Exercise prompt:
Quote the whole listing word for word, please.

◇ ◇ ◇ ◇

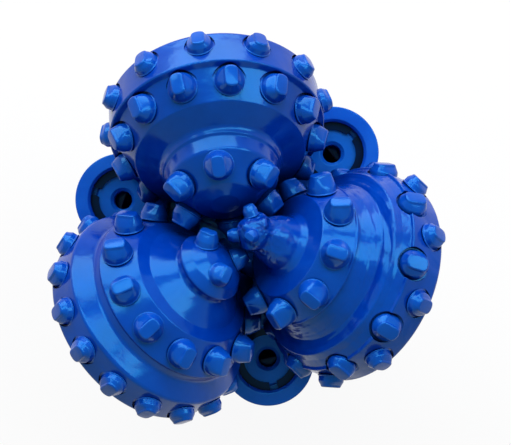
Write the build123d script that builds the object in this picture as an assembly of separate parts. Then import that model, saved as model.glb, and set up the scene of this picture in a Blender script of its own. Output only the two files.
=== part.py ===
"""Three-cone rock drill bit, 8 3/4 in class, with tungsten-carbide chisel inserts.

Frame: origin on the bit axis at the make-up shoulder, +Z towards the cones.
Cones 1, 2 and 3 stand at 90, 210 and 330 degrees about +Z.
"""
from build123d import *
from math import cos, radians, sin, tan
import os

os.makedirs("parts", exist_ok=True)

# ---- driving sizes, mm -------------------------------------------------
gauge_r = 111.125           # radius of the drilled hole
pin_length = 107.95         # tapered connection, shoulder to end
pin_base_r = 57.15          # plain relief next to the shoulder
pin_relief = 12.7           # length of the plain relief
pin_end_r = 42.2            # thread root radius at the small end
pin_root_r = 54.1           # thread root radius at the relief
pin_bore_r = 28.5
shoulder_r = 67.66
shank_r = 84.0
leg_outer_r = 107.6
shank_top = 62.0            # where the legs and bosses start
dome_z = 92.0               # crown of the body between the cones
leg_half_top = 43.0         # half width of a leg at the shirttail
leg_half_low = 60.0         # half width of a leg at its foot

journal_angle = 34.0        # journal axis below the horizontal
journal_offset = 4.76       # skew of the journal axis from the bit axis
journal_z = 206.0           # height where the journal plane meets the axis
leg_face = 95.3             # leg face behind the cone, along the journal
face_gap = 0.3              # leg face to cone back face
cone_back = leg_face - face_gap
cone_reach = 67.0           # radius of the gauge insert crests about the journal

pilot_r = 12.5
pilot_end = 35.0
pilot_foot = 46.0
race_land_r = 25.8
main_r = 26.5
main_start = 60.5
main_end = 86.0
seal_land_r = 28.5
fit_gap = 0.06              # running clearance of the plain bearings
open_gap = 0.5              # clearance of the unloaded turned faces
bush_wall = 3.0
ball_r = 6.35
ball_gap = 0.3
ball_x = 53.5
ball_ring_r = 26.05
ball_count = 12
seal_x = 88.5
seal_wire = 2.35
seal_gap = 0.3
washer_thick = 1.6
washer_r = 21.0

boss_turn = -55.0           # nozzle boss direction measured from its leg
boss_at = 76.0
boss_r = 28.0
boss_top = 118.0
pocket_r = 19.0
pocket_depth = 24.0
nozzle_r = 16.5
nozzle_seat = 4.0
jet_r = 5.6
passage_r = 10.0
plenum_r = 36.0

tank_r = 19.0               # grease reservoir bore in the back of a leg
tank_z = 96.0
tank_depth = 46.0
plug_r = 6.9                # ball loading hole and its plug
plug_gap = 0.1
button_r = 4.75

CONE_TURNS = (90.0, 210.0, 330.0)

# cone outlines, nose to back face: (distance along the journal, radius, corner rounding)
HEEL = ((91.5, 61.0, 2.0), (94.5, 57.5, 1.0), (cone_back, 50.0, 0))
OUTLINE_1 = ((20.8, 0, 0), (20.8, 8, 3), (23, 17, 4), (35.5, 30.8, 3), (43.5, 32, 0.8),
             (44.6, 33.3, 0.6), (47.8, 34.2, 5), (54, 48, 1.2), (70.3, 57.6, 0.8),
             (71, 61.5, 1)) + HEEL
OUTLINE_2 = ((16, 0, 0), (16.2, 5, 3), (18.6, 11, 3), (23, 17, 5), (28.5, 21, 1.5),
             (30.5, 19, 1), (33.5, 19.2, 1.5), (42, 31.5, 1.5), (44, 38.2, 1), (60, 52, 1.2),
             (61.2, 51.2, 0.6), (66, 51.6, 2.5), (72.5, 61.3, 2.5)) + HEEL
OUTLINE_3 = ((-1, 0, 0), (-0.5, 3, 2), (7.6, 11.2, 2), (9.5, 11, 1), (13.5, 10, 4),
             (22, 14, 4), (29, 15.6, 3), (31.9, 18.5, 1.5), (32.6, 29.4, 0.8), (48.3, 41.8, 1),
             (49.5, 38.8, 0.8), (60.5, 46.2, 1.5), (62.5, 54.2, 1.2), (70, 58.8, 0.5),
             (70.4, 60.8, 0.6)) + HEEL

# insert rows: cone, row name, count, start angle, crest x, crest radius,
# lean towards the leg in degrees, diameter, stand-out, grip
ROWS = (
    (1, "gauge", 12, -87.6, 84.6, 66.8, 12, 14.3, 6.5, 9.0),
    (1, "middle", 13, -95.0, 60.5, 61.35, -20, 16.0, 8.7, 10.0),
    (1, "nose", 6, -58.7, 22.3, 32.0, -43, 16.0, 9.0, 8.5),
    (2, "gauge", 16, -95.4, 84.6, 66.8, 12, 14.3, 6.5, 9.0),
    (2, "middle", 12, -82.4, 45.8, 52.6, -40, 16.0, 9.0, 8.0),
    (2, "nose", 3, -85.0, 13.0, 16.0, -55, 12.7, 8.0, 7.0),
    (3, "gauge", 10, 70.0, 84.6, 66.8, 12, 14.3, 6.5, 9.0),
    (3, "middle", 10, 87.8, 72.0, 64.9, -20, 16.0, 7.5, 9.0),
    (3, "inner", 9, 88.2, 34.0, 43.8, -34, 16.0, 10.0, 8.0),
    (3, "nose", 3, -20.0, 0.0, 12.0, -45, 8.0, 6.0, 3.5),
)
CREST_LONG = {16.0: 11.6, 14.3: 10.6, 12.7: 9.2, 8.0: 5.4}
CREST_FLAT = 0.34           # crest width as a share of the diameter
SHOULDER_RISE = 3.0         # plain cylinder above the base plane
SPOT_FACE = 1.3             # room around an insert where the cone is milled flat


def save(shape, name):
    """Write one piece in the shared frame."""
    export_step(shape, f"parts/{name}.step")


def journal_frame(turn):
    """Frame of one journal: X outward along the axis, Y along the skew."""
    a = radians(turn)
    b = radians(journal_angle)
    start = Vector(-sin(a) * journal_offset, cos(a) * journal_offset, journal_z)
    along = Vector(cos(a) * cos(b), sin(a) * cos(b), -sin(b))
    normal = Vector(cos(a) * sin(b), sin(a) * sin(b), cos(b))
    return Location(Plane(origin=start, x_dir=along, z_dir=normal))


def turned_x(points):
    """Solid of revolution about X from (x, radius) points."""
    flat = Plane.XY * make_face(Polyline(*[(x, r) for x, r in points], close=True))
    return revolve(flat, Axis.X, 360)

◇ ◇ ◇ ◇

Full output:
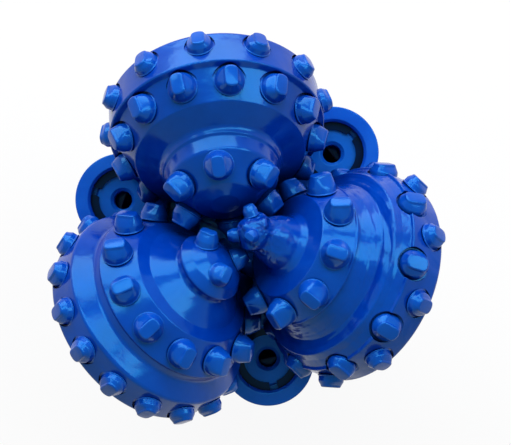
Write the build123d script that builds the object in this picture as an assembly of separate parts. Then import that model, saved as model.glb, and set up the scene of this picture in a Blender script of its own. Output only the two files.
=== part.py ===
"""Three-cone rock drill bit, 8 3/4 in class, with tungsten-carbide chisel inserts.

Frame: origin on the bit axis at the make-up shoulder, +Z towards the cones.
Cones 1, 2 and 3 stand at 90, 210 and 330 degrees about +Z.
"""
from build123d import *
from math import cos, radians, sin, tan
import os

os.makedirs("parts", exist_ok=True)

# ---- driving sizes, mm -------------------------------------------------
gauge_r = 111.125           # radius of the drilled hole
pin_length = 107.95         # tapered connection, shoulder to end
pin_base_r = 57.15          # plain relief next to the shoulder
pin_relief = 12.7           # length of the plain relief
pin_end_r = 42.2            # thread root radius at the small end
pin_root_r = 54.1           # thread root radius at the relief
pin_bore_r = 28.5
shoulder_r = 67.66
shank_r = 84.0
leg_outer_r = 107.6
shank_top = 62.0            # where the legs and bosses start
dome_z = 92.0               # crown of the body between the cones
leg_half_top = 43.0         # half width of a leg at the shirttail
leg_half_low = 60.0         # half width of a leg at its foot

journal_angle = 34.0        # journal axis below the horizontal
journal_offset = 4.76       # skew of the journal axis from the bit axis
journal_z = 206.0           # height where the journal plane meets the axis
leg_face = 95.3             # leg face behind the cone, along the journal
face_gap = 0.3              # leg face to cone back face
cone_back = leg_face - face_gap
cone_reach = 67.0           # radius of the gauge insert crests about the journal

pilot_r = 12.5
pilot_end = 35.0
pilot_foot = 46.0
race_land_r = 25.8
main_r = 26.5
main_start = 60.5
main_end = 86.0
seal_land_r = 28.5
fit_gap = 0.06              # running clearance of the plain bearings
open_gap = 0.5              # clearance of the unloaded turned faces
bush_wall = 3.0
ball_r = 6.35
ball_gap = 0.3
ball_x = 53.5
ball_ring_r = 26.05
ball_count = 12
seal_x = 88.5
seal_wire = 2.35
seal_gap = 0.3
washer_thick = 1.6
washer_r = 21.0

boss_turn = -55.0           # nozzle boss direction measured from its leg
boss_at = 76.0
boss_r = 28.0
boss_top = 118.0
pocket_r = 19.0
pocket_depth = 24.0
nozzle_r = 16.5
nozzle_seat = 4.0
jet_r = 5.6
passage_r = 10.0
plenum_r = 36.0

tank_r = 19.0               # grease reservoir bore in the back of a leg
tank_z = 96.0
tank_depth = 46.0
plug_r = 6.9                # ball loading hole and its plug
plug_gap = 0.1
button_r = 4.75

CONE_TURNS = (90.0, 210.0, 330.0)

# cone outlines, nose to back face: (distance along the journal, radius, corner rounding)
HEEL = ((91.5, 61.0, 2.0), (94.5, 57.5, 1.0), (cone_back, 50.0, 0))
OUTLINE_1 = ((20.8, 0, 0), (20.8, 8, 3), (23, 17, 4), (35.5, 30.8, 3), (43.5, 32, 0.8),
             (44.6, 33.3, 0.6), (47.8, 34.2, 5), (54, 48, 1.2), (70.3, 57.6, 0.8),
             (71, 61.5, 1)) + HEEL
OUTLINE_2 = ((16, 0, 0), (16.2, 5, 3), (18.6, 11, 3), (23, 17, 5), (28.5, 21, 1.5),
             (30.5, 19, 1), (33.5, 19.2, 1.5), (42, 31.5, 1.5), (44, 38.2, 1), (60, 52, 1.2),
             (61.2, 51.2, 0.6), (66, 51.6, 2.5), (72.5, 61.3, 2.5)) + HEEL
OUTLINE_3 = ((-1, 0, 0), (-0.5, 3, 2), (7.6, 11.2, 2), (9.5, 11, 1), (13.5, 10, 4),
             (22, 14, 4), (29, 15.6, 3), (31.9, 18.5, 1.5), (32.6, 29.4, 0.8), (48.3, 41.8, 1),
             (49.5, 38.8, 0.8), (60.5, 46.2, 1.5), (62.5, 54.2, 1.2), (70, 58.8, 0.5),
             (70.4, 60.8, 0.6)) + HEEL

# insert rows: cone, row name, count, start angle, crest x, crest radius,
# lean towards the leg in degrees, diameter, stand-out, grip
ROWS = (
    (1, "gauge", 12, -87.6, 84.6, 66.8, 12, 14.3, 6.5, 9.0),
    (1, "middle", 13, -95.0, 60.5, 61.35, -20, 16.0, 8.7, 10.0),
    (1, "nose", 6, -58.7, 22.3, 32.0, -43, 16.0, 9.0, 8.5),
    (2, "gauge", 16, -95.4, 84.6, 66.8, 12, 14.3, 6.5, 9.0),
    (2, "middle", 12, -82.4, 45.8, 52.6, -40, 16.0, 9.0, 8.0),
    (2, "nose", 3, -85.0, 13.0, 16.0, -55, 12.7, 8.0, 7.0),
    (3, "gauge", 10, 70.0, 84.6, 66.8, 12, 14.3, 6.5, 9.0),
    (3, "middle", 10, 87.8, 72.0, 64.9, -20, 16.0, 7.5, 9.0),
    (3, "inner", 9, 88.2, 34.0, 43.8, -34, 16.0, 10.0, 8.0),
    (3, "nose", 3, -20.0, 0.0, 12.0, -45, 8.0, 6.0, 3.5),
)
CREST_LONG = {16.0: 11.6, 14.3: 10.6, 12.7: 9.2, 8.0: 5.4}
CREST_FLAT = 0.34           # crest width as a share of the diameter
SHOULDER_RISE = 3.0         # plain cylinder above the base plane
SPOT_FACE = 1.3             # room around an insert where the cone is milled flat


def save(shape, name):
    """Write one piece in the shared frame."""
    export_step(shape, f"parts/{name}.step")


def journal_frame(turn):
    """Frame of one journal: X outward along the axis, Y along the skew."""
    a = radians(turn)
    b = radians(journal_angle)
    start = Vector(-sin(a) * journal_offset, cos(a) * journal_offset, journal_z)
    along = Vector(cos(a) * cos(b), sin(a) * cos(b), -sin(b))
    normal = Vector(cos(a) * sin(b), sin(a) * sin(b), cos(b))
    return Location(Plane(origin=start, x_dir=along, z_dir=normal))


def turned_x(points):
    """Solid of revolution about X from (x, radius) points."""
    flat = Plane.XY * make_face(Polyline(*[(x, r) for x, r in points], close=True))
    return revolve(flat, Axis.X, 360)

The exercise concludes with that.